Exercise task: Repeat exactly, please, the lines that begin at the start of the listing and end at the line holding "import Module from".
══════════
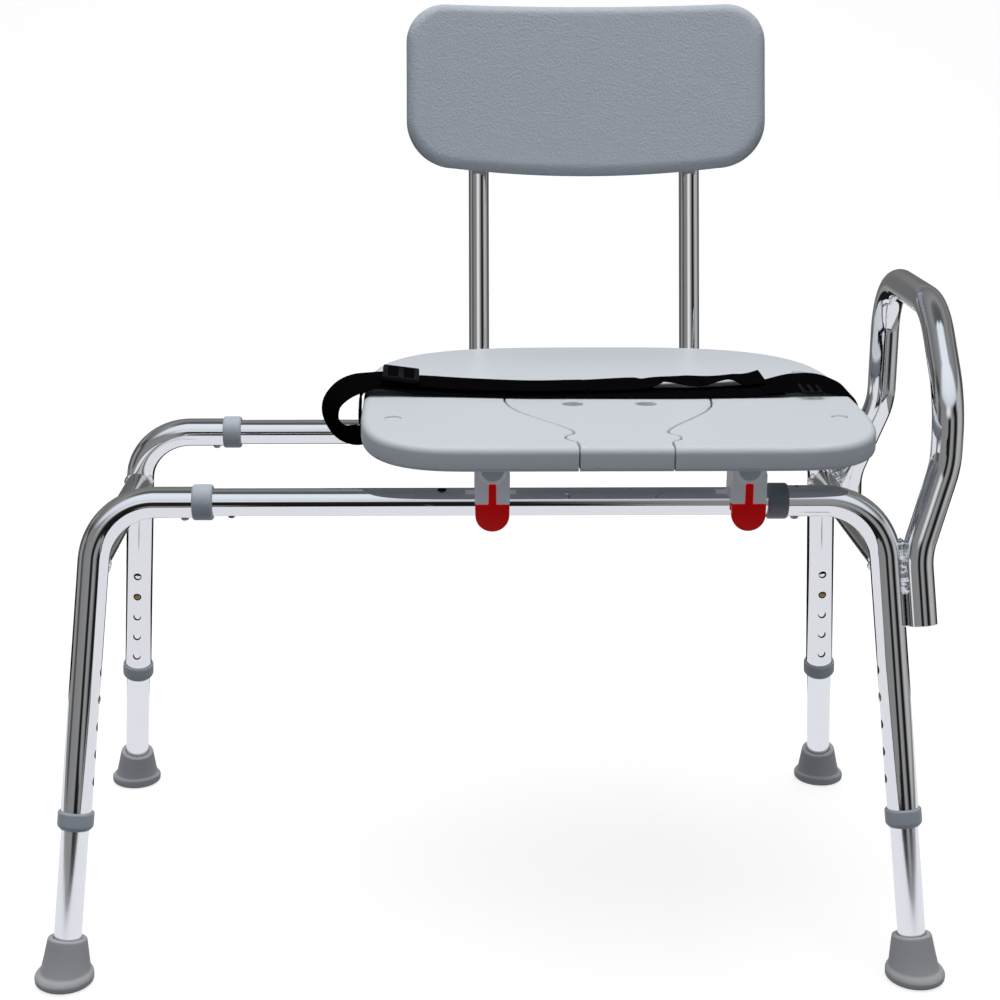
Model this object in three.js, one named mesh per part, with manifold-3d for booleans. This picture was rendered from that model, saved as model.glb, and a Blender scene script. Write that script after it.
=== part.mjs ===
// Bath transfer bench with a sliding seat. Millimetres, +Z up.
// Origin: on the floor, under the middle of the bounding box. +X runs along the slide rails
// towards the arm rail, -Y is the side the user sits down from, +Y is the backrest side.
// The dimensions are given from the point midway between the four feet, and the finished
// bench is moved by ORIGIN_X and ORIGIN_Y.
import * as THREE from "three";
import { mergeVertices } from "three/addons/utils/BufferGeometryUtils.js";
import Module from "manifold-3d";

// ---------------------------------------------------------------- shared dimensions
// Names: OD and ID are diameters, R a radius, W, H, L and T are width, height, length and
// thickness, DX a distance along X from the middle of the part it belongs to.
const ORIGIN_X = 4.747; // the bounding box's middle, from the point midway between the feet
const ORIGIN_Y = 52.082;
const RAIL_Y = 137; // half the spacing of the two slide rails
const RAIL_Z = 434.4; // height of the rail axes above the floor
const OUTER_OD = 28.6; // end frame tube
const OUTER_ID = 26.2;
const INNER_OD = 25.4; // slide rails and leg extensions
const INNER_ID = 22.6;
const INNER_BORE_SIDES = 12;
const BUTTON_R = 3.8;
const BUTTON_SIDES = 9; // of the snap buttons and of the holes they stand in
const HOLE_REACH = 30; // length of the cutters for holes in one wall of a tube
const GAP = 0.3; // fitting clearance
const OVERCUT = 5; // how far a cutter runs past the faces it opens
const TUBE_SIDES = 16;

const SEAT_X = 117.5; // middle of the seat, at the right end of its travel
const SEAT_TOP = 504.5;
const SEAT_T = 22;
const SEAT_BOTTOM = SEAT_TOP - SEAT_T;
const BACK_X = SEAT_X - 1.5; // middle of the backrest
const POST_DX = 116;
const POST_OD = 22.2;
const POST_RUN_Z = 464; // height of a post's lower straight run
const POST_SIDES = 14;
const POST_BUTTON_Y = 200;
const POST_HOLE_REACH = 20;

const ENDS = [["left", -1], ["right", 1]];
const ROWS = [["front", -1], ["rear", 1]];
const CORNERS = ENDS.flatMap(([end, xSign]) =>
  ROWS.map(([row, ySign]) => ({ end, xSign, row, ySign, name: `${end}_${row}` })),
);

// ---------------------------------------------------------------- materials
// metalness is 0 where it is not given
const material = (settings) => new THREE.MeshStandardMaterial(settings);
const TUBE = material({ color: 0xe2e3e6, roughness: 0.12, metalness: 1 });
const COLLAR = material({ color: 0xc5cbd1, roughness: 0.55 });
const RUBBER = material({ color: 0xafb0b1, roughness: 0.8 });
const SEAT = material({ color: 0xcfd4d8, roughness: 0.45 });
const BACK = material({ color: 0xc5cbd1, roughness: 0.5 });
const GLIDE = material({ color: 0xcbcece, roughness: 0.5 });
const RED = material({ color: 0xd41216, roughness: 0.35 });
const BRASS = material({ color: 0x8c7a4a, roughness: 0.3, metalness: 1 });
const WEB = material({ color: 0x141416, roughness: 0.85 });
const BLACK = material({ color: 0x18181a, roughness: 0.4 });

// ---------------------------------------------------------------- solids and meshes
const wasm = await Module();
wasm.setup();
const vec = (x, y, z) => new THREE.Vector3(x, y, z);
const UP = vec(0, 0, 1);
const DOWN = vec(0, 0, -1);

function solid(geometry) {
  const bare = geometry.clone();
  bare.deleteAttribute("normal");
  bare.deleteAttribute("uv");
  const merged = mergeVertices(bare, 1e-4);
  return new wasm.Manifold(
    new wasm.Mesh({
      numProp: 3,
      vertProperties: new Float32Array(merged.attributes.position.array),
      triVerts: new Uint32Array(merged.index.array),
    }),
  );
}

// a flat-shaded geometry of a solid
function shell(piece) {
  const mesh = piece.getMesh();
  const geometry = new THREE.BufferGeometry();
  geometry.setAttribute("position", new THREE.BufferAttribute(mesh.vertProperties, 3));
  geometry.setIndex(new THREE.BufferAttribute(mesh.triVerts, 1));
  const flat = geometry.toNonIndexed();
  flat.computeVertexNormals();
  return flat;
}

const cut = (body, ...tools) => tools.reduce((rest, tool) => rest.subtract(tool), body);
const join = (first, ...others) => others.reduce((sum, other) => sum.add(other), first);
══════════
In response:
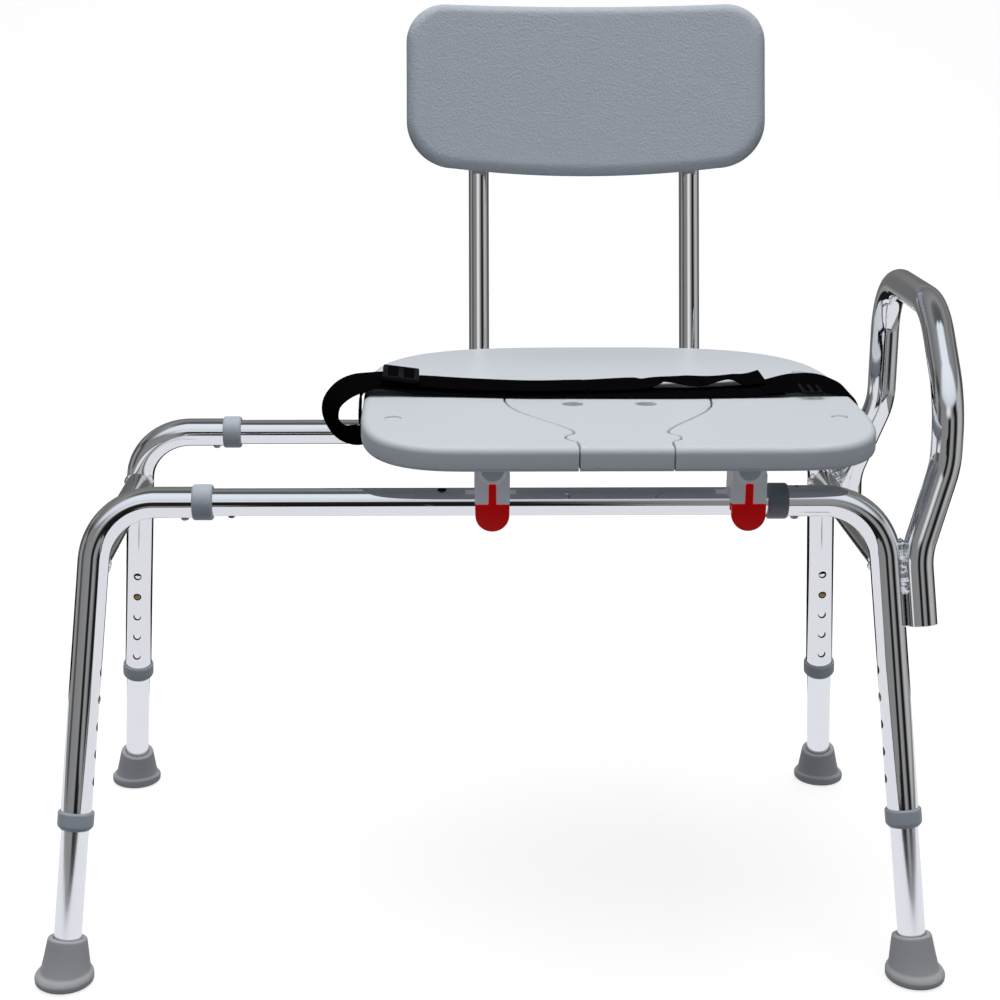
Model this object in three.js, one named mesh per part, with manifold-3d for booleans. This picture was rendered from that model, saved as model.glb, and a Blender scene script. Write that script after it.
=== part.mjs ===
// Bath transfer bench with a sliding seat. Millimetres, +Z up.
// Origin: on the floor, under the middle of the bounding box. +X runs along the slide rails
// towards the arm rail, -Y is the side the user sits down from, +Y is the backrest side.
// The dimensions are given from the point midway between the four feet, and the finished
// bench is moved by ORIGIN_X and ORIGIN_Y.
import * as THREE from "three";
import { mergeVertices } from "three/addons/utils/BufferGeometryUtils.js";
import Module from "manifold-3d";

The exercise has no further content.